# GIVEN EXERCISE
Write out the complete material exactly as it stands.

________________________

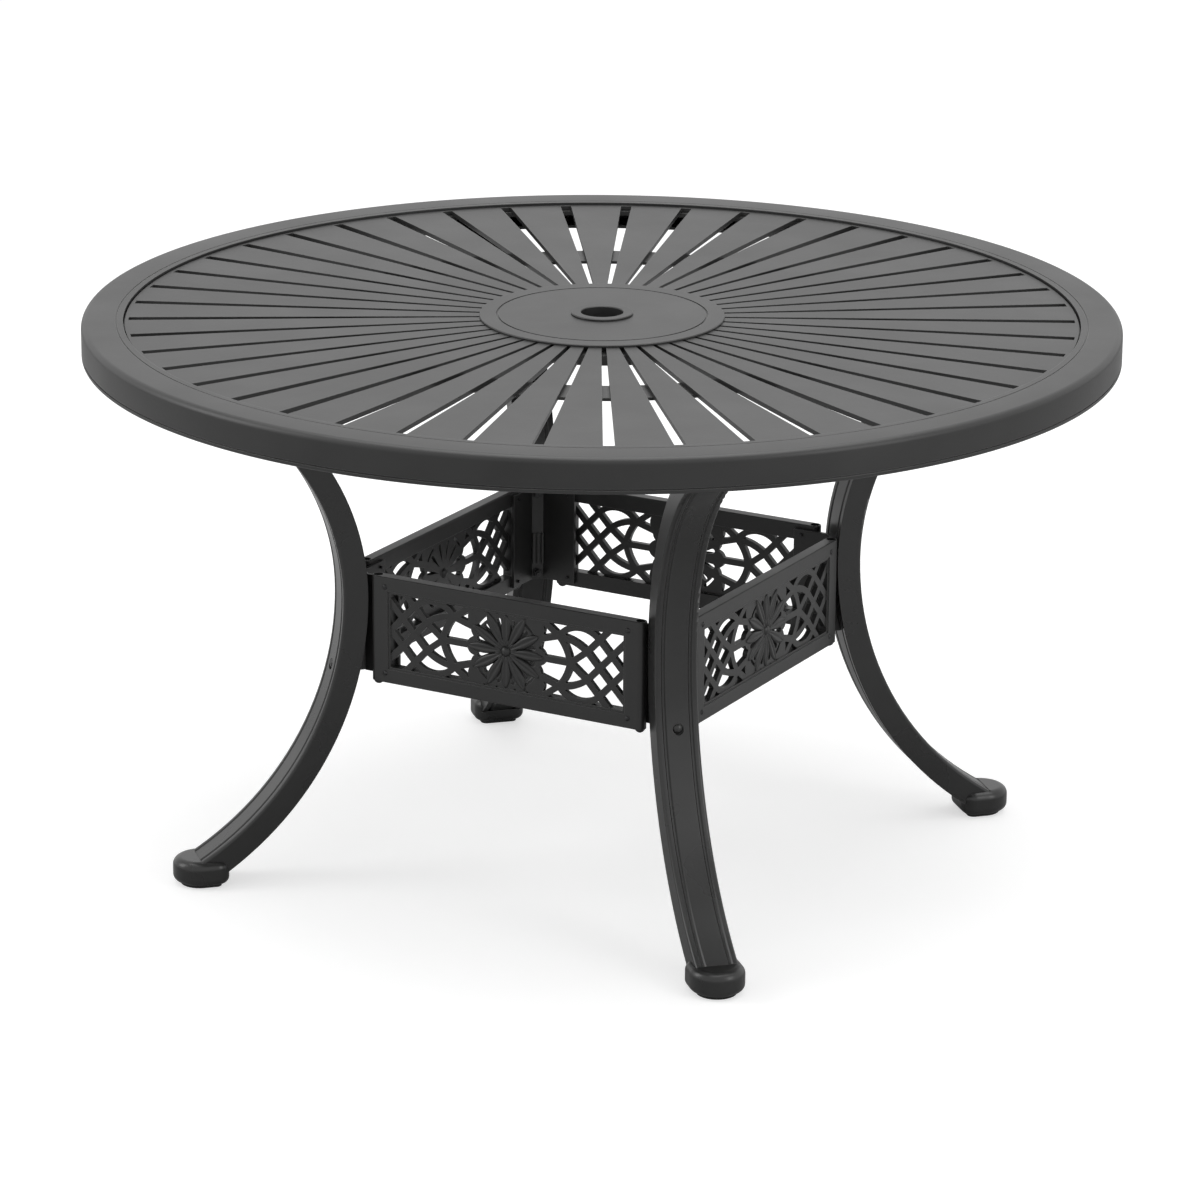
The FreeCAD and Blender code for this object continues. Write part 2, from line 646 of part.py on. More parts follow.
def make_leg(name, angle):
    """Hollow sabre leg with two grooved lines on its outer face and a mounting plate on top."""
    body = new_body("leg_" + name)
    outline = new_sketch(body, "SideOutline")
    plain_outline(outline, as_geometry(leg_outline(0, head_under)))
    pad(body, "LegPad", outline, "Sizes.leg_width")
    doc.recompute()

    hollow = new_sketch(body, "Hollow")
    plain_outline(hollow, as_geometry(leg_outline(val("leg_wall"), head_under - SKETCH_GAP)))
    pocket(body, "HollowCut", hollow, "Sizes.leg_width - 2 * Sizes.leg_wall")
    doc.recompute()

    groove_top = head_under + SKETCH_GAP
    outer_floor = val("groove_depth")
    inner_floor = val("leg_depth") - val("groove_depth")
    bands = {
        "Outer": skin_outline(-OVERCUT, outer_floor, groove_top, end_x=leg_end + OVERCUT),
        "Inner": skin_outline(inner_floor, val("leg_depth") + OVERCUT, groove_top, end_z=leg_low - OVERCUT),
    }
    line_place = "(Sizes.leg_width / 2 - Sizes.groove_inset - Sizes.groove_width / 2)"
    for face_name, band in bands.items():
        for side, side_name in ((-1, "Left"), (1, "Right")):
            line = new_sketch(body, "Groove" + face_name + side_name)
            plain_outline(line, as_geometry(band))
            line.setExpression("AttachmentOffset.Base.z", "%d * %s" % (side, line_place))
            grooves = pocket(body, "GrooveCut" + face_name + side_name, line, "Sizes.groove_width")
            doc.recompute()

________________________

# THE RESPONSE
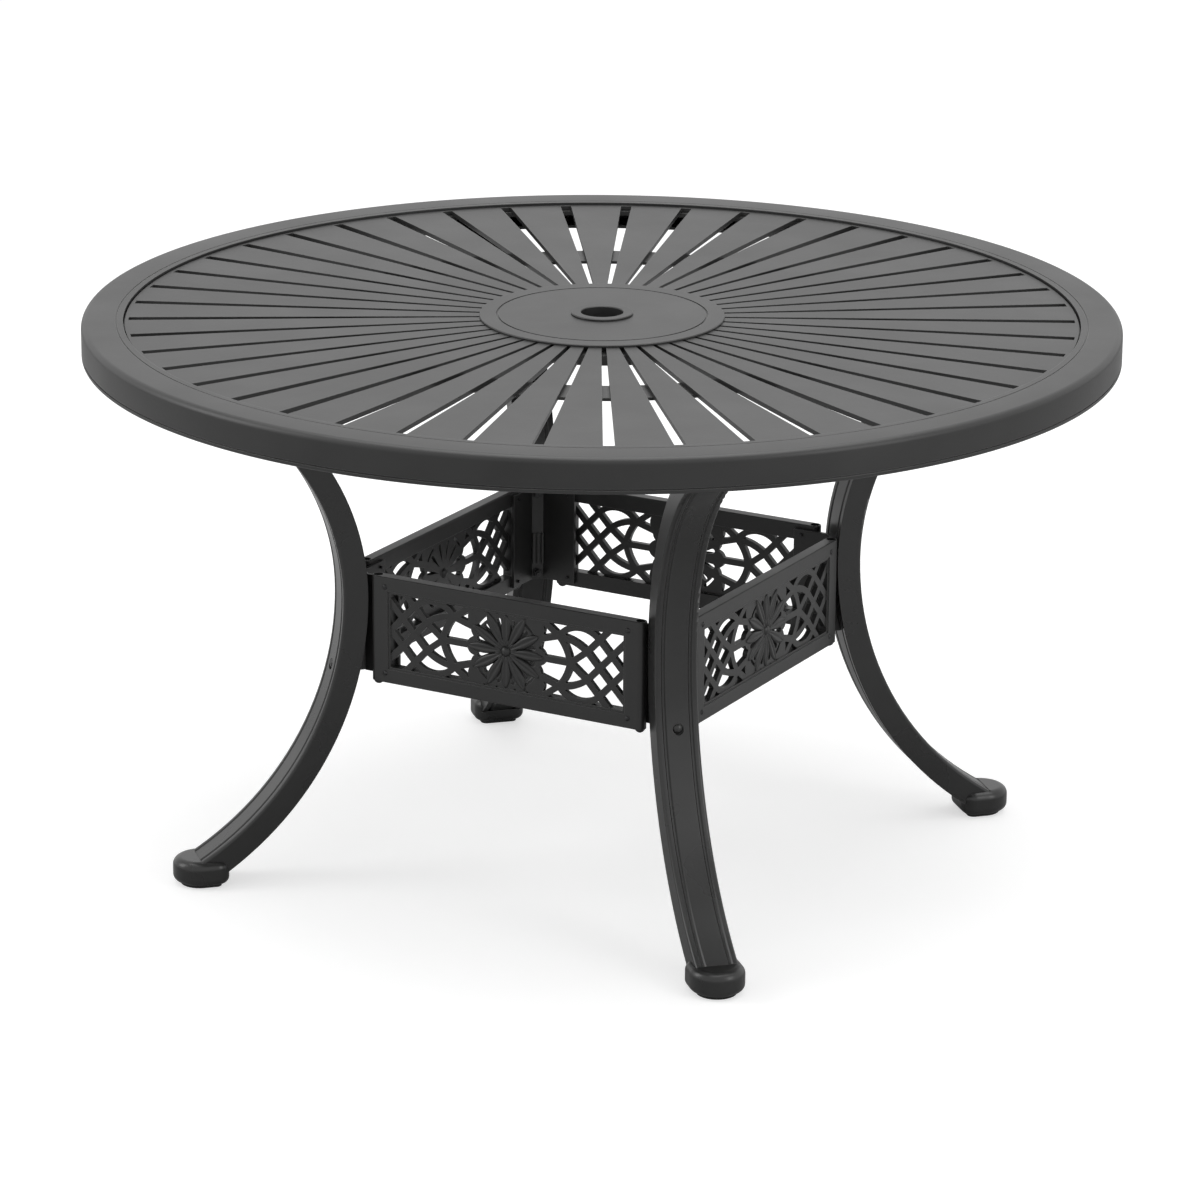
The FreeCAD and Blender code for this object continues. Write part 2, from line 646 of part.py on. More parts follow.
def make_leg(name, angle):
    """Hollow sabre leg with two grooved lines on its outer face and a mounting plate on top."""
    body = new_body("leg_" + name)
    outline = new_sketch(body, "SideOutline")
    plain_outline(outline, as_geometry(leg_outline(0, head_under)))
    pad(body, "LegPad", outline, "Sizes.leg_width")
    doc.recompute()

    hollow = new_sketch(body, "Hollow")
    plain_outline(hollow, as_geometry(leg_outline(val("leg_wall"), head_under - SKETCH_GAP)))
    pocket(body, "HollowCut", hollow, "Sizes.leg_width - 2 * Sizes.leg_wall")
    doc.recompute()

    groove_top = head_under + SKETCH_GAP
    outer_floor = val("groove_depth")
    inner_floor = val("leg_depth") - val("groove_depth")
    bands = {
        "Outer": skin_outline(-OVERCUT, outer_floor, groove_top, end_x=leg_end + OVERCUT),
        "Inner": skin_outline(inner_floor, val("leg_depth") + OVERCUT, groove_top, end_z=leg_low - OVERCUT),
    }
    line_place = "(Sizes.leg_width / 2 - Sizes.groove_inset - Sizes.groove_width / 2)"
    for face_name, band in bands.items():
        for side, side_name in ((-1, "Left"), (1, "Right")):
            line = new_sketch(body, "Groove" + face_name + side_name)
            plain_outline(line, as_geometry(band))
            line.setExpression("AttachmentOffset.Base.z", "%d * %s" % (side, line_place))
            grooves = pocket(body, "GrooveCut" + face_name + side_name, line, "Sizes.groove_width")
            doc.recompute()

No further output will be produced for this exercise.